TASK REQUIREMENTS: Which lines hold the word "joints"? Copy each one.

GIVEN INFORMATION:
..........

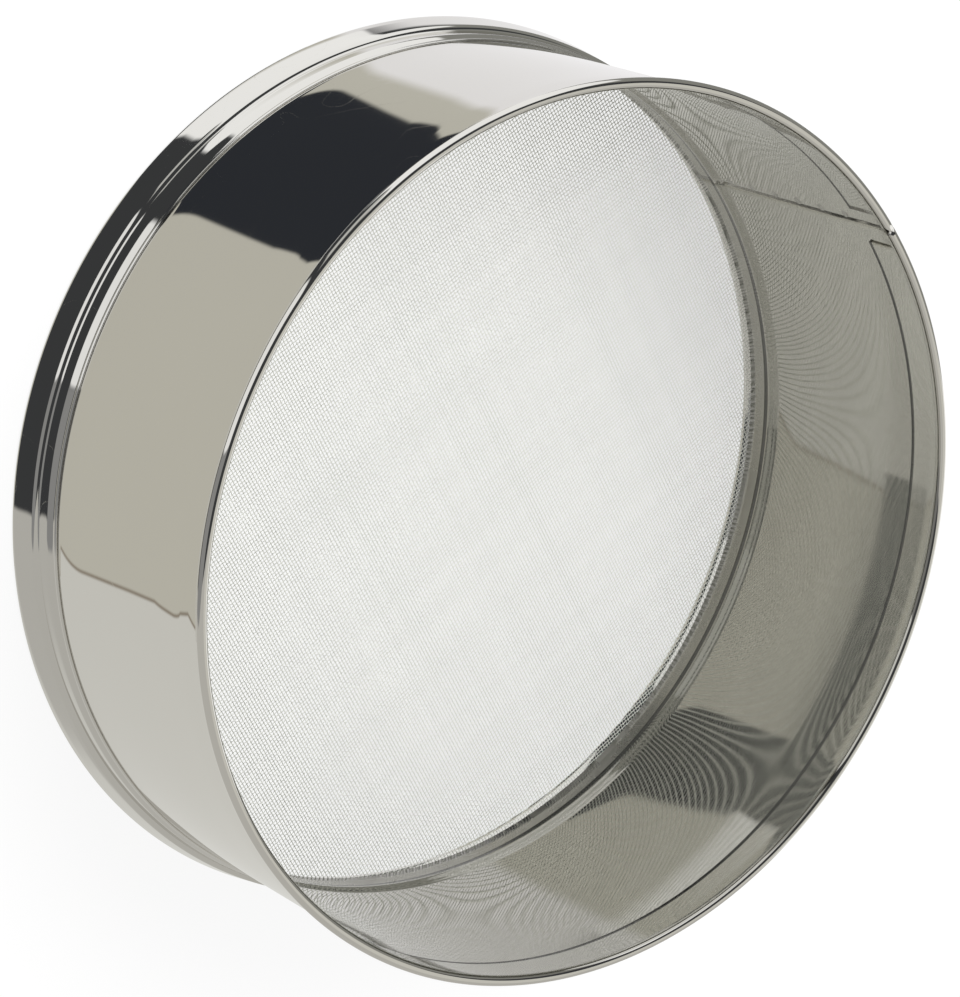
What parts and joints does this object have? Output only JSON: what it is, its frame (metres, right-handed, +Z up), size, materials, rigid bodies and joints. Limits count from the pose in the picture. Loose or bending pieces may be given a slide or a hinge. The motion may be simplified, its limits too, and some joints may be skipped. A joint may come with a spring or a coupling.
{
  "type": "tamis drum sieve",
  "caption": "Low steel drum sieve with a rolled rim, a lapped seam and fine wire cloth clamped over its lower end by a rolled ring.",
  "frame": {"origin": "middle of the foot, on the surface that the sieve stands on", "axes": "+Z up the drum's axis towards the open rim, +X along the warp wires, +Y along the weft wires"},
  "size_m": [0.3006, 0.3006, 0.1068],
  "materials": {
    "polished_sheet": "mirror-polished stainless steel sheet",
    "polished_ring": "polished stainless steel sheet, rolled",
    "drawn_wire": "drawn steel wire, hidden in the rim",
    "weld_metal": "resistance spot weld, slightly darkened",
    "pressed_cloth": "wire cloth pressed flat in the clamp",
    "cloth_wire": "bright drawn stainless steel wire, plain weave"
  },
  "bodies": {
    "root": {"drum_hoop": "polished_sheet", "rim_wire": "drawn_wire", "seam_welds": "weld_metal", "clamp_ring": "polished_ring", "cloth_edge": "pressed_cloth", "warp_wires": "cloth_wire", "weft_wires": "cloth_wire"}
  },
  "joints": []
}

..........

PROBLEM SOLUTION:
What parts and joints does this object have? Output only JSON: what it is, its frame (metres, right-handed, +Z up), size, materials, rigid bodies and joints. Limits count from the pose in the picture. Loose or bending pieces may be given a slide or a hinge. The motion may be simplified, its limits too, and some joints may be skipped. A joint may come with a spring or a coupling.
  "joints": []